Arthur Koestler’s horrifying personal experience in Spain—loyalty to the independent left almost got him killed by the Stalinists—was a big influence on Sperber’s eventual reappraisal of his own historic expectations. Before its publication in 1940, Koestler showed Sperber the manuscript of Darkness at Noon. Sperber was convinced by the book’s central idea that a figure like the Old Bolshevik Bukharin could have made such absurd confessions at the 1938 show trials only out of duty to the Communist ideal. This notion remained popular among ex-Communists until the Twentieth Party Congress in 1956, when Khrushchev convincingly pointed out what should always have been obvious: that the confessions had been obtained by torture. (“Beat, beat, beat!” shouted Khrushchev, who knew all about it, because he had actually done it.) Sperber analyses the process by which those who had held the illusions were so reluctant to be disillusioned completely. “Many years had still to go by after our break with so-called Marxism-Leninism before we were finally free from all illusions and from many picture-book imaginings [Bilderbuchvorstellungen] that despite everything we almost unconsciously, and anyway without willing it, had held on to” (p. 172). One of the picture-book imaginings had been the consoling notion that a bloodstained old ideologue like Bukharin, with his perpetrator’s knowledge of monstrosity on the grand scale, might have been some kind of idealist despite all.

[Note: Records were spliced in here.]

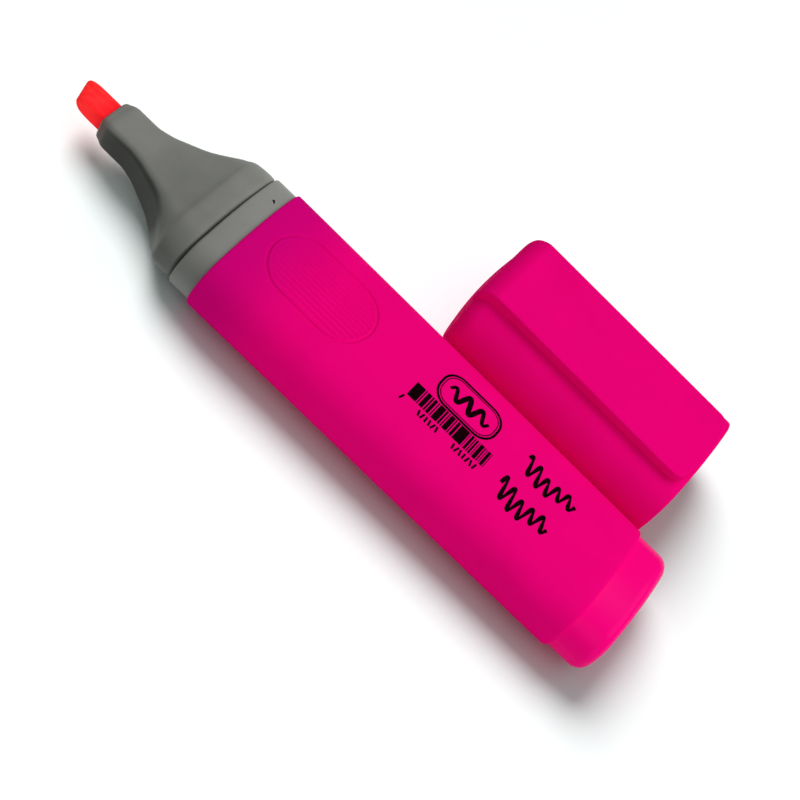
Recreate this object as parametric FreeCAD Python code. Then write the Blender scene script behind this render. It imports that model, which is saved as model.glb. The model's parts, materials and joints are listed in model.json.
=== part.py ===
import FreeCAD, Part

import math
import os

os.makedirs("parts", exist_ok=True)

# A flat-oval highlighter lying on a table without its cap, and the cap lying beside it.
# Millimetres. +Z is up, +X runs from the nib to the rear plug, and +Y from the marker to the cap.
# The origin is on the table, in the middle of the footprint of the two.

# ---- driving dimensions ----
# barrel: a four-arc oval, a little narrower at the rear
BARREL_WIDTH = 26.0
BARREL_HEIGHT = 14.2
BARREL_LENGTH = 74.0
BARREL_SIDE_RADIUS = 6.3
BARREL_TAPER = 0.96
BARREL_WALL = 1.2
BARREL_EDGE_ROUND = 0.3

# thumb pads: an oval groove with fine ribs inside, one above and one below
PAD_LENGTH = 20.1
PAD_WIDTH = 12.0
PAD_FROM_FRONT = 13.3
PAD_DEPTH = 0.25
PAD_GROOVE = 0.55
PAD_RIBS = 13
PAD_RIB_WIDTH = 0.4

# rear plug
PLUG_SHOWN = 6.7
PLUG_INSET = 0.55
PLUG_CORNER = 2.2
PLUG_WALL = 1.3
PLUG_SKIRT = 7.0
PLUG_FINS = 4
PLUG_FIN_PITCH = 4.1
PLUG_FIN_THICKNESS = 0.9

# front collar
COLLAR_SHOWN = 4.1
COLLAR_INSET = 0.5
COLLAR_SLEEVE = 9.0
COLLAR_WALL = 1.3
COLLAR_EDGE_ROUND = 0.35

# nose cone: distances ahead of the barrel's front edge
GROOVE_WIDTH = 0.65
GROOVE_INSET = 2.2
SKIRT_LENGTH = 4.3
SKIRT_HALF_WIDTH = 11.9
SKIRT_HALF_HEIGHT = 6.15
SKIRT_CORNER = 5.4
SHOULDER_HALF_WIDTH = 10.5
SHOULDER_HALF_HEIGHT = 5.4
SHOULDER_CORNER = 4.6
SHOULDER_ROUND = 1.2
NECK_HALF_WIDTH = 3.45
NECK_HALF_HEIGHT = 2.9
NECK_CORNER = 1.5
NECK_LENGTH = 4.0
LIP_HALF_WIDTH = 2.85
LIP_HALF_HEIGHT = 2.3
LIP_CORNER = 1.2
LIP_LENGTH = 1.7
NOSE_LENGTH = 28.2
NOSE_FLARE = [
    # ahead of the barrel, half width, half height, corner radius
    (17.3, 4.95, 3.4, 2.0),
    (14.1, 6.35, 4.0, 2.6),
    (11.1, 8.45, 4.8, 3.5),
]
NOSE_WALL = 1.4
SPIGOT_LENGTH = 9.0
NIB_CLEARANCE = 0.05

# nib: a chisel of pressed fibre
NIB_WIDTH = 4.4
NIB_THICKNESS = 3.4
NIB_CORNER = 0.45
NIB_SHOWN = 6.9
NIB_SLANT = 1.3
NIB_WEDGE = 4.6
NIB_EDGE = 0.7
NIB_LENGTH = 52.0

# ink reservoir and its film
RESERVOIR_WIDTH = 19.0
RESERVOIR_HEIGHT = 9.2
RESERVOIR_LENGTH = 57.5
RESERVOIR_SIDE_RADIUS = 4.1
RESERVOIR_FROM_FRONT = 9.5
FILM_THICKNESS = 0.25

# cap
CAP_PROUD = 0.65
CAP_PROUD_ABOVE = 1.2
CAP_SIDE_RADIUS = 7.6
CAP_CLEARANCE = 0.1
CAP_LENGTH = 44.4
CAP_DRAFT = 0.985
CAP_DOME_RADIUS = 42.0
CAP_END_ROUND = 3.2
CAP_END_WALL = 3.2
CAP_MOUTH_FROM_BARREL_REAR = 0.1
CAP_YAW = -1.0
SIDE_GAP = 0.2

# clip on the cap
CLIP_WIDTH = 15.8
CLIP_RISE = 1.2
CLIP_FRONT = 3.1
CLIP_FOOT = 0.5
CLIP_RAMP = 3.6
CLIP_RAMP_BULGE = 0.45
CLIP_EDGE_ROUND = 0.4
CLIP_ROOT_CORNER = 1.6
CLIP_ROOT_LENGTH = 3.6
CLIP_TIP_SHORT = 0.3
CLIP_TIP_BULGE = 1.3
CLIP_TIP_CORNER = 1.4
CLIP_ROOT_GAP = 0.05
CLIP_CLEARANCE = 0.4

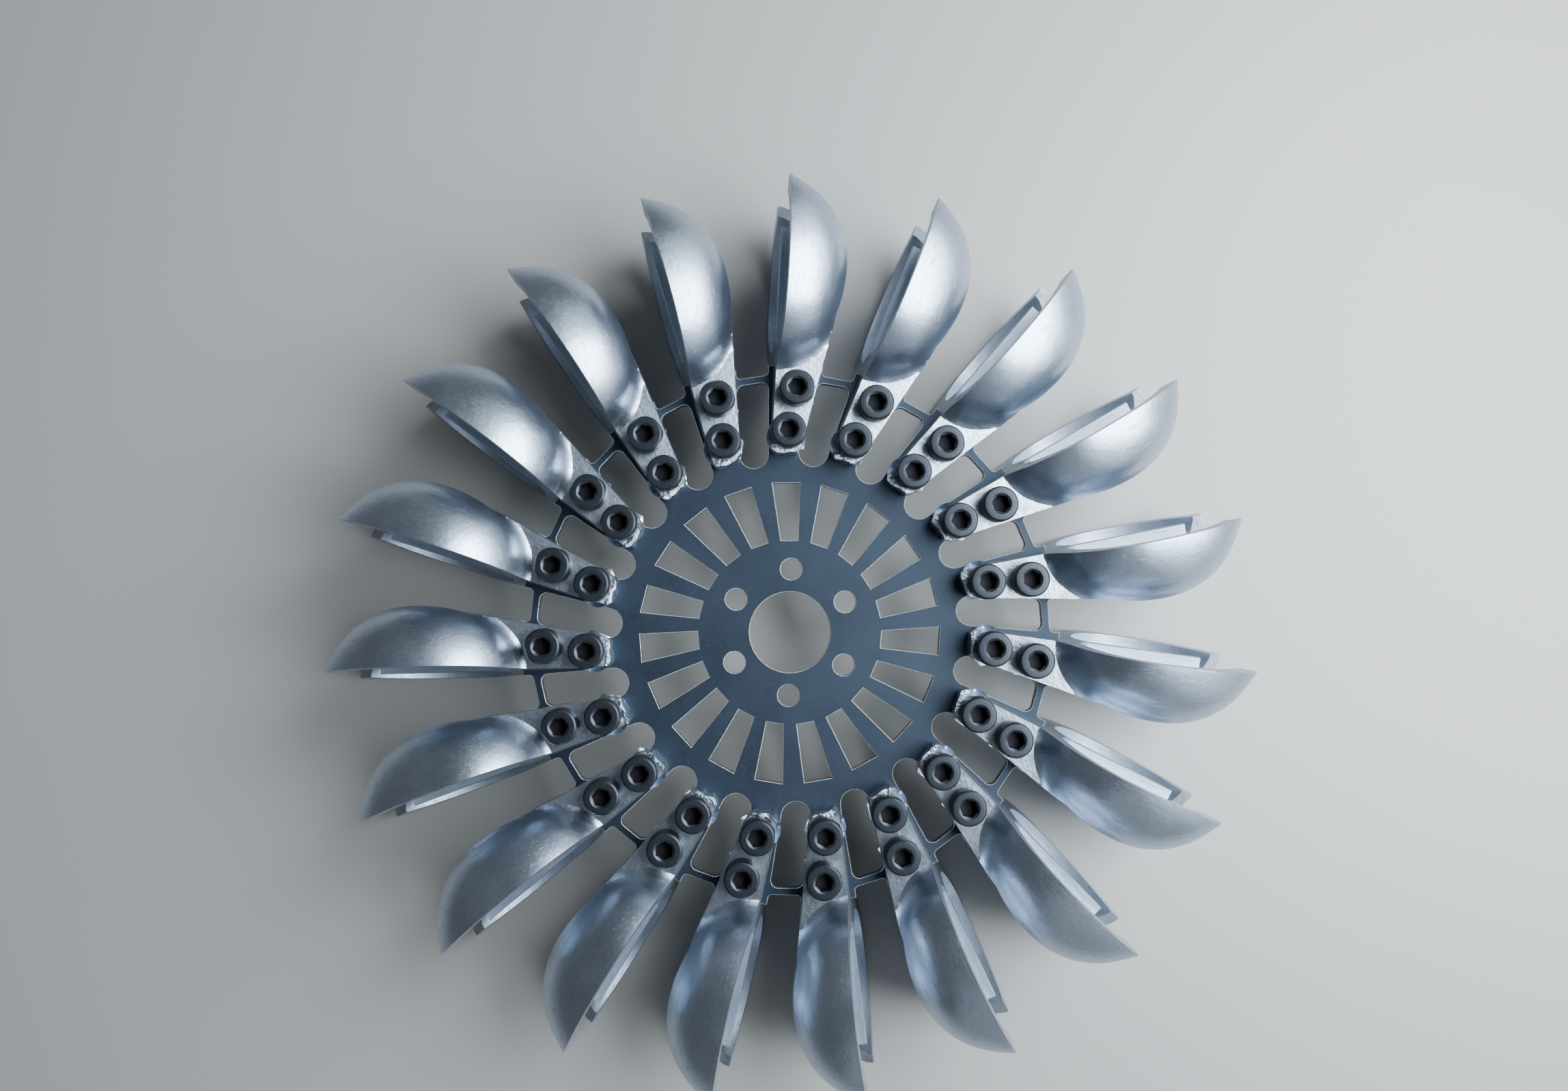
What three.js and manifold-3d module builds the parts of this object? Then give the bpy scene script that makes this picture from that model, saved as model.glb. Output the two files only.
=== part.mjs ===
// A small Pelton wheel: a laser-cut steel runner disc with nineteen cast aluminium buckets.
// Millimetres, +Z up. The wheel lies flat, its shaft axis is Z, and the origin is in the
// middle of the shaft bore, half way through the disc.
//
// Each bucket is drawn once in its own sector, whose X points outwards along the bucket's
// finger of the disc and whose Y points the way the open cups face, then turned into place.

import * as THREE from "three";
import { mergeVertices } from "three/addons/utils/BufferGeometryUtils.js";
import Module from "manifold-3d";

const wasm = await Module();
wasm.setup();

// The wheel as a whole
const BUCKET_COUNT = 19;
const SECTOR = (2 * Math.PI) / BUCKET_COUNT;
const FIRST_BUCKET_ANGLE = Math.PI / 2;
const TIP_RADIUS = 170;
const SEAT_GAP = 0.3;

// Runner disc
const DISC_THICKNESS = 4;
const DISC_RADIUS = 102;
const BORE_RADIUS = 15.3;
const BORE_SIDES = 36;
const HUB_HOLE_COUNT = 6;
const HUB_HOLE_RADIUS = 4.15;
const HUB_HOLE_CIRCLE = 23.8;
const HUB_HOLE_TURN = THREE.MathUtils.degToRad(-1.5);
const HUB_HOLE_SIDES = 12;

// Lightening windows: trapezoids that lean a little from the radial direction
const WINDOW_INNER_RADIUS = 34.6;
const WINDOW_OUTER_RADIUS = 56.6;
const WINDOW_INNER_WIDTH = 6.6;
const WINDOW_OUTER_WIDTH = 10.6;
const WINDOW_OUTER_SHIFT = 1.2;

// Slots between the fingers, closed outside by a thin web
const FINGER_FRONT = 7.85;
const SLOT_START = 67.7;
const SLOT_RADIUS = 5.6;
const SLOT_TAPER = THREE.MathUtils.degToRad(2.3);
const WEB_INNER_RADIUS = 95.6;
const WEB_OUTER_RADIUS = 98.2;
const SLOT_FILLET = 2.8;
const WEB_FILLET = 1.6;

// The flat rim of a bucket: where it crosses the finger, and how it stands
const RIM_START = 100;
const RIM_OFFSET = 6;
const RIM_LEAN = THREE.MathUtils.degToRad(3.35);
const RIM_TILT = THREE.MathUtils.degToRad(7.3);

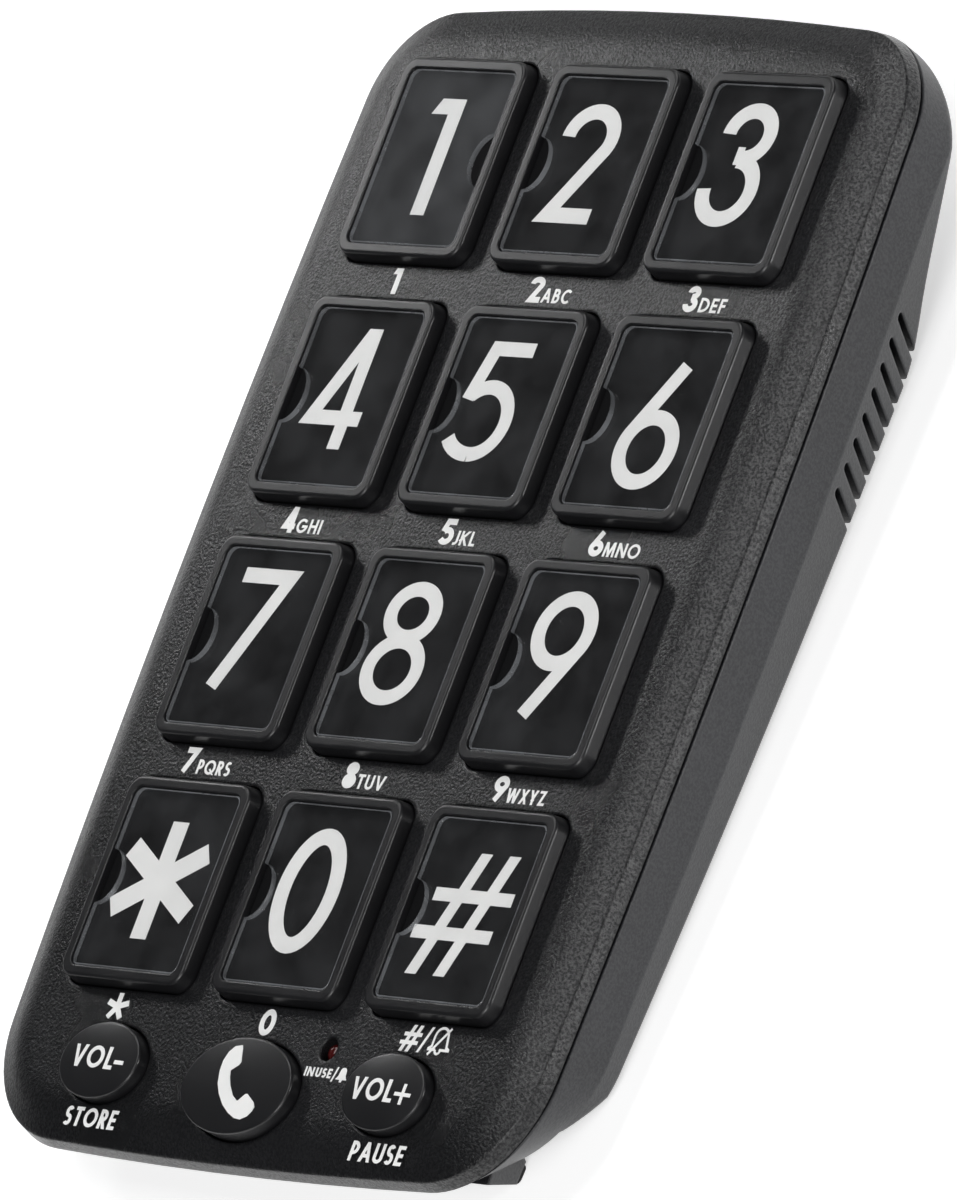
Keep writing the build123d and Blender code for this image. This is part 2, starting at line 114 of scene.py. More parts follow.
def ramp(tree, source, low, high, low_value, high_value):
    """Maps a noise value between two stops to a value between two others."""
    remap = tree.nodes.new("ShaderNodeMapRange")
    remap.inputs["From Min"].default_value = low
    remap.inputs["From Max"].default_value = high
    remap.inputs["To Min"].default_value = low_value
    remap.inputs["To Max"].default_value = high_value
    tree.links.new(source, remap.inputs["Value"])
    return remap.outputs["Result"]


def tint(tree, source, low_colour, high_colour):
    """Colour between two others, by a noise value."""
    mix = tree.nodes.new("ShaderNodeMix")
    mix.data_type = "RGBA"
    mix.inputs["A"].default_value = (*low_colour, 1)
    mix.inputs["B"].default_value = (*high_colour, 1)
    tree.links.new(source, mix.inputs["Factor"])
    return mix.outputs["Result"]


def maths(tree, operation, first, *others):
    """Value worked out from a socket and from further sockets or numbers."""
    node = tree.nodes.new("ShaderNodeMath")
    node.operation = operation
    tree.links.new(first, node.inputs[0])
    for i, other in enumerate(others):
        if isinstance(other, float):
            node.inputs[i + 1].default_value = other
        else:
            tree.links.new(other, node.inputs[i + 1])
    return node.outputs[0]


def blend(tree, share, first, second):
    """Two shaders mixed, with the second one's share of the light."""
    mix = tree.nodes.new("ShaderNodeMixShader")
    tree.links.new(share, mix.inputs[0])
    tree.links.new(first, mix.inputs[1])
    tree.links.new(second, mix.inputs[2])
    return mix.outputs[0]


def bump(tree, shader, source, depth, edge_radius=0.0):
    """Relief of a depth, on edges softened to a radius."""
    node = tree.nodes.new("ShaderNodeBump")
    node.inputs["Distance"].default_value = depth
    node.inputs["Strength"].default_value = 1.0
    tree.links.new(source, node.inputs["Height"])
    if edge_radius:
        soft = tree.nodes.new("ShaderNodeBevel")
        soft.samples = 8
        soft.inputs["Radius"].default_value = edge_radius
        tree.links.new(soft.outputs["Normal"], node.inputs["Normal"])
    tree.links.new(node.outputs["Normal"], shader.inputs["Normal"])


def grained_plastic(name, colour, roughness, grain, depth, speckle, edge_radius):
    """Black moulded plastic with a spark-eroded grain of a size and depth, whose pits are duller."""
    material, tree, shader = new_material(name)
    fine = noise(tree, 1 / grain, 3.0, 0.6)
    patches = noise(tree, patch_scale, 3.0, 0.55)
    darker = tuple(0.8 * c for c in colour)
    lighter = tuple(1.25 * c for c in colour)
    shade = tint(tree, ramp(tree, patches, 0.35, 0.65, 0, 1), darker, lighter)
    dullness = ramp(tree, patches, 0.3, 0.7, roughness - 0.02, roughness + 0.03)
    gloss = ramp(tree, fine, 0.4, 0.6, 0.5 - speckle, 0.5 + speckle)
    tree.links.new(shade, shader.inputs["Base Color"])
    tree.links.new(dullness, shader.inputs["Roughness"])
    tree.links.new(gloss, shader.inputs["Specular IOR Level"])
    bump(tree, shader, fine, depth, edge_radius)
    return material


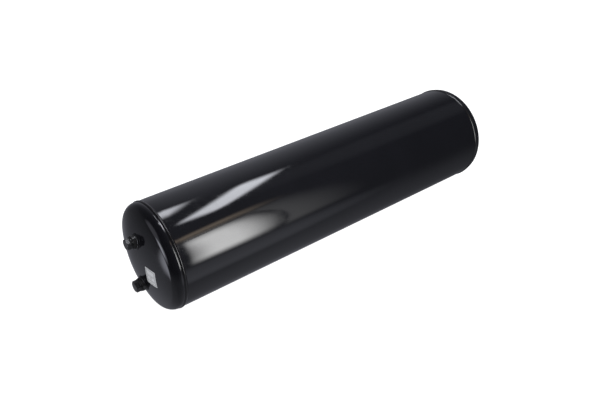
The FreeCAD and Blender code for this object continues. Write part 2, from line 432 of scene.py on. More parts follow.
# %% Heads
def head_profile():
    """Half a section through a head, from its outer tip to its inner tip."""
    skirt = [(x, drawn(x)) for x in np.linspace(TANGENT_X, WELD_X, 6)]
    bend_r = TANK_R - KNUCKLE_R
    outer = arc(CROWN_X, 0, CROWN_R, 0, BEND, 44)
    outer += arc(TANGENT_X, bend_r, KNUCKLE_R, BEND, QUARTER, 26)[1:-1]
    inner = arc(TANGENT_X, bend_r, KNUCKLE_R - WALL, QUARTER, BEND, 10)
    inner += arc(CROWN_X, 0, CROWN_R - WALL, BEND, 0, 20)[1:]
    return outer + skirt + [(WELD_X, BORE_R)] + inner


for end_name, end in ENDS.items():
    turn(
        end_name + "_dished_head", end_name + "_head", head_profile(), end, HEAD_PAINT,
        wave=SHEET_WAVE, wave_length=0.11, seed=7.0 + end, loop=False,
    )

# %% [markdown]
# ## Weld beads
#
# A bead is laid as a row of small pools, each freezing over the edge of the last, so it
# is covered in crescent ripples. The plain bead is a swept section made here with two
# values on every point: how far along the bead it is, and how far across. A geometry
# tree reads both and raises the ripples, and slow noise makes the bead wander.

# %% Ripple tree
ripples, given = new_tree(
    "weld ripples",
    [("Pitch", "Float"), ("Bow", "Float"), ("Ripple Height", "Float"), ("Wander", "Float"),
     ("Wander Length", "Float"), ("Seed", "Float"), ("Finish", "Material")],
)
g = given.outputs


def stored(name):
    """A number kept on every point of the bead."""
    return add(ripples, "GeometryNodeInputNamedAttribute", {"data_type": "FLOAT"}, {"Name": name}).outputs[0]


def ripple_noise(length):
    """Noise from 0 to 1 that changes over a given length."""
    sockets = {"Vector": add(ripples, "GeometryNodeInputPosition").outputs[0], "W": g["Seed"],
               "Scale": calc(ripples, "DIVIDE", 1.0, length), "Detail": 2.0}
    return add(ripples, "ShaderNodeTexNoise", {"noise_dimensions": "4D"}, sockets).outputs["Fac"]


across = stored("across")
curve_back = calc(ripples, "MULTIPLY", calc(ripples, "MULTIPLY", across, across), g["Bow"])
two_pitches = calc(ripples, "MULTIPLY", g["Pitch"], 2.0)
uneven = calc(ripples, "MULTIPLY", ripple_noise(g["Wander Length"]), two_pitches)
along = calc(ripples, "ADD", calc(ripples, "ADD", stored("along"), uneven), curve_back)
phase = calc(ripples, "MULTIPLY", calc(ripples, "DIVIDE", along, g["Pitch"]), math.pi)
scallop = calc(ripples, "ABSOLUTE", calc(ripples, "SINE", phase))
raised = calc(ripples, "MULTIPLY", calc(ripples, "SUBTRACT", scallop, 1.0), g["Ripple Height"])
wander = calc(ripples, "SUBTRACT", ripple_noise(g["Wander Length"]), 0.75)
raised = calc(ripples, "ADD", raised, calc(ripples, "MULTIPLY", wander, g["Wander"]))
raised = calc(ripples, "MULTIPLY", raised, stored("crest"))
push = add(
    ripples, "ShaderNodeVectorMath", {"operation": "SCALE"},
    {"Vector": add(ripples, "GeometryNodeInputNormal").outputs[0], "Scale": raised},
)
moved = add(
    ripples, "GeometryNodeSetPosition", None,
    {"Geometry": g["Geometry"], "Offset": push.outputs[0]},
)
end_tree(ripples, moved.outputs[0], g["Finish"])

# %% [markdown]
# The plain bead is a grid: one row of points for each step along the path, each row a
# closed section with a rounded top and an underside sunk into the sheet. A ring joins
# its last row to its first, and a straight bead is closed by a face at each end.

# %% Plain bead
TOP_POINTS = 13
STEP = 0.55 * MM


def bead_section():
    """Section across a bead: place across from -1 to 1, and height from 0 to 1 or None."""
    places = [math.cos(a) for a in np.linspace(math.pi, 0, TOP_POINTS)]
    top = [(x, 1 - x * x) for x in places]
    under = [(0.7, None), (0.0, None), (-0.7, None)]
    return top + under


def bead_mesh(path, length, ring):
    """path(s, across, height) gives a point. height None is the sunk underside."""
    steps = int(length / STEP)
    section = bead_section()
    size = len(section)
    points, alongs, acrosses, crests = [], [], [], []
    for i in range(steps):
        s = length * i / (steps if ring else steps - 1)
        for x, h in section:
            points.append(path(s, x, h))
            alongs.append(s)
            acrosses.append(x)
            crests.append(0.0 if h is None else h)
    faces = []
    for i in range(steps if ring else steps - 1):
        j = (i + 1) % steps
        for k in range(size):
            n = (k + 1) % size
            faces.append((i * size + k, i * size + n, j * size + n, j * size + k))
    if not ring:
        faces.append(tuple(range(size)))
        faces.append(tuple(range((steps - 1) * size, steps * size)))
    mesh = mesh_from("bead", points, faces)
    for name, values in (("along", alongs), ("across", acrosses), ("crest", crests)):
        mesh.attributes.new(name, "FLOAT", "POINT").data.foreach_set("value", values)
    return mesh


def lay_bead(name, node, path, length, ring, pitch, height, seed):
    """A finished weld bead along a path."""
    values = {
        "Pitch": pitch, "Bow": 1.6 * pitch, "Ripple Height": height, "Wander": 0.5 * MM,
        "Wander Length": 30 * MM, "Seed": seed, "Finish": WELD_PAINT,
    }
    return keep(name, run_tree(bead_mesh(path, length, ring), ripples, values), node)


# %% [markdown]
# ### Round and straight seams
#
# The two round beads join the heads, and the tank rests on them. The straight bead
# closes the shell on the rear side, below the axis. Each is kept a hair inside the size
# of its CAD node, so that the ripples never stand out of it.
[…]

Even the hard-bitten Koestler—one of the first to realize, and to say, that communism was the god that failed—had cherished that pious wish at some level. The pious wish had helped to give Darkness at Noon some of its complexity and force, but it was nonsense. The secret of the show trials was that there was no secret—they were an exercise in unlimited violence.
Another reason for Sperber’s slowness to accept this might have been his temperament. For Sperber, “absolute negativity” was a horror (ein Greuel), a death in life, a forecast of extinction (p. 185). In one of Sperber’s novels, a Yugoslav partisan refuses to believe that cruelty is deeper than sympathy, or more real than love or even than the need for justice. Sperber was simply—or rather, not simply, but firmly—a lover of life: a pretty generous reaction when you consider the range and determination of the forces that were always conspiring to bring about his death. He escaped the scythe, but plenty of people he knew and loved did not, and he saw them go. No survivor’s writing could be further than his from the cheap consolations of ordinary uplift. His tone is “positive,” but the affirmation has been hard won. The strength comes from the admission and examination of weakness. Without aligning himself with the perpetrators—which would be another indulgence—he can plausibly suggest that most of them got into a life of crime because they were human, and were therefore unable, on the occasions when it mattered most, to face the truth even when it was staring them in the face. He can suggest that from his own self-knowledge, but only because he has the rare gift of being honest about how his mind once worked: often too slowly, and always far more wisely after the event than before. The only point he misses is the one still missed by reformed Communists all over the world. What about all those liberal democrats who never fell for the voodoo in the first place, and will their tormented shades ever be offered an apology for being called social fascists while they were alive?
When a woman asked me, at an evening meeting a few days later, how I could have presented an opinion that was so obviously contrary to likelihood, I defended my conviction aggressively. But I read in the eyes of this woman that she did not believe me, and I was so struck by it that I remember that evening, and that scene, exactly, even today.
—MANÈS SPERBER, Die vergebliche Warnung (THE UNHEEDED WARNING), P. 182
The evening meeting in 1931 took place a few days after Sperber had spoken publicly in a debate following the first Berlin screening of the Soviet film The Way to Life. The film, famous at the time, purported to show that the Soviet problem of homeless children (the besprisorny) was over, because they were all being re-educated in special schools to lead a useful life: they went into the school as wastrels and came out as scholars, heroes of labour, future leaders. Sperber was not long back from his first trip to Moscow, where, in a single square near his hotel, he had seen dozens of homeless children sleeping rough, with nothing but an asphalt-melting oven to keep them warm. At the time, Sperber managed to convince himself that these must be the last of the homeless children still on the loose, because it would have been easy for the government to sweep them out of sight. They were still there only because there were so few of them, and they would soon be sent to the special schools. (Sperber had been taken to see a special school, where he swallowed the assurance that it was only one of many: the old Potemkin village trick worked again.) A Russian psychologist at the psychological conference he had been attending tried to convince him that the government’s promises on the subject had not been fulfilled, and that the same was true for every other promise in the first Five Year Plan. She could back up this argument with the evidence of her own life. As an academic of rank she had been allotted barely enough living space and nourishment to maintain a decent existence. Sperber rationalized all her objections, even though she was the woman on the spot. Even as early as 1931, he was well capable of seeing that the Soviet leadership was lying, especially about Stalin’s benevolence. But he still thought that without the Party’s leadership there could be no chance of rescuing Germany from the obscenities of unemployment and the coming collapse of capitalism. It bothered him that the Soviet Union seemed to be suffering from shortages and privations even worse than those haunting his homeland, but he wanted to believe the Soviet Union had a futur
e, whereas Germany was dying in the grip of its past. So he understood the sardonic objections of his Russian friend without taking them in.